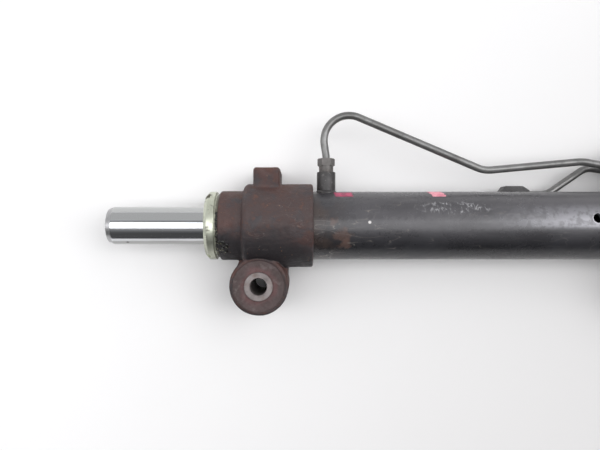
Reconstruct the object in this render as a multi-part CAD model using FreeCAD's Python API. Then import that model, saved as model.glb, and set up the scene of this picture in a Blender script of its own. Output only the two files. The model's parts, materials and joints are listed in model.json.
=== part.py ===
"""Double-acting, through-rod hydraulic steering cylinder, built as separate solids.

Millimetres. The parts are drawn in a working frame: X runs along the rod from the left
mounting eye, and Y = Z = 0 is the rod's axis. On export everything moves by AXIS, so that
the origin of the finished model is the centre of the left eye's bolt hole, +Z along the bolt.
"""
import FreeCAD, Part
import math
import os

os.makedirs("parts", exist_ok=True)
Vec = FreeCAD.Vector

# ---- driving dimensions ----------------------------------------------------------------------
ROD_R = 15.0            # chromed rod, 30 mm
BORE_R = 22.5           # cylinder bore, 45 mm
TUBE_R = 27.0           # cylinder tube outside, 54 mm
SLIDE_GAP = 0.05        # radial clearance of a part that slides in or on another
EYE_SPAN = 338.0        # left eye axis to right eye axis
MID_X = EYE_SPAN / 2
ROD_LENGTH = 578.0

BODY_R = 33.0           # end casting, large diameter
BODY_X0, BODY_X1 = -12.5, 41.8
NECK_R = 27.5           # end casting, neck
NECK_X0 = -31.0
SEAT_X = -3.0           # where the tube ends inside the casting
THREAD_R = 24.0         # M48 thread between casting and end stop
STOP_X0 = -42.0         # outer face of the plated end stop

EYE_Y = -46.5           # eye axis below the rod's axis
EYE_R = 22.8
EYE_Z0, EYE_Z1 = -30.0, 20.0
SHELL_R = 17.0          # bush shell outside
SHELL_WALL = 1.2
SLEEVE_R = 11.0         # bush inner sleeve
BOLT_R = 6.5            # clear hole for an M12 bolt
SLEEVE_Z0, SLEEVE_Z1 = -35.0, 25.0
FLANGE_R = 20.0         # rubber flange of the bush
FLANGE_T = 3.0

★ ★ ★

◆ **Given task**:
Write out the full listing, keeping every line exactly as it is.

◆ **Written solution**:
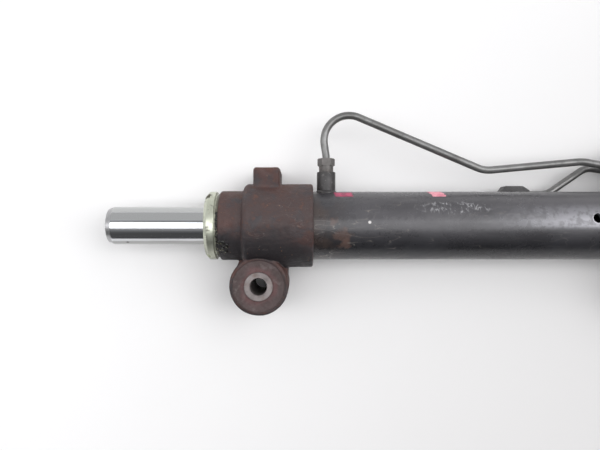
Reconstruct the object in this render as a multi-part CAD model using FreeCAD's Python API. Then import that model, saved as model.glb, and set up the scene of this picture in a Blender script of its own. Output only the two files. The model's parts, materials and joints are listed in model.json.
=== part.py ===
"""Double-acting, through-rod hydraulic steering cylinder, built as separate solids.

Millimetres. The parts are drawn in a working frame: X runs along the rod from the left
mounting eye, and Y = Z = 0 is the rod's axis. On export everything moves by AXIS, so that
the origin of the finished model is the centre of the left eye's bolt hole, +Z along the bolt.
"""
import FreeCAD, Part
import math
import os

os.makedirs("parts", exist_ok=True)
Vec = FreeCAD.Vector

# ---- driving dimensions ----------------------------------------------------------------------
ROD_R = 15.0            # chromed rod, 30 mm
BORE_R = 22.5           # cylinder bore, 45 mm
TUBE_R = 27.0           # cylinder tube outside, 54 mm
SLIDE_GAP = 0.05        # radial clearance of a part that slides in or on another
EYE_SPAN = 338.0        # left eye axis to right eye axis
MID_X = EYE_SPAN / 2
ROD_LENGTH = 578.0

BODY_R = 33.0           # end casting, large diameter
BODY_X0, BODY_X1 = -12.5, 41.8
NECK_R = 27.5           # end casting, neck
NECK_X0 = -31.0
SEAT_X = -3.0           # where the tube ends inside the casting
THREAD_R = 24.0         # M48 thread between casting and end stop
STOP_X0 = -42.0         # outer face of the plated end stop

EYE_Y = -46.5           # eye axis below the rod's axis
EYE_R = 22.8
EYE_Z0, EYE_Z1 = -30.0, 20.0
SHELL_R = 17.0          # bush shell outside
SHELL_WALL = 1.2
SLEEVE_R = 11.0         # bush inner sleeve
BOLT_R = 6.5            # clear hole for an M12 bolt
SLEEVE_Z0, SLEEVE_Z1 = -35.0, 25.0
FLANGE_R = 20.0         # rubber flange of the bush
FLANGE_T = 3.0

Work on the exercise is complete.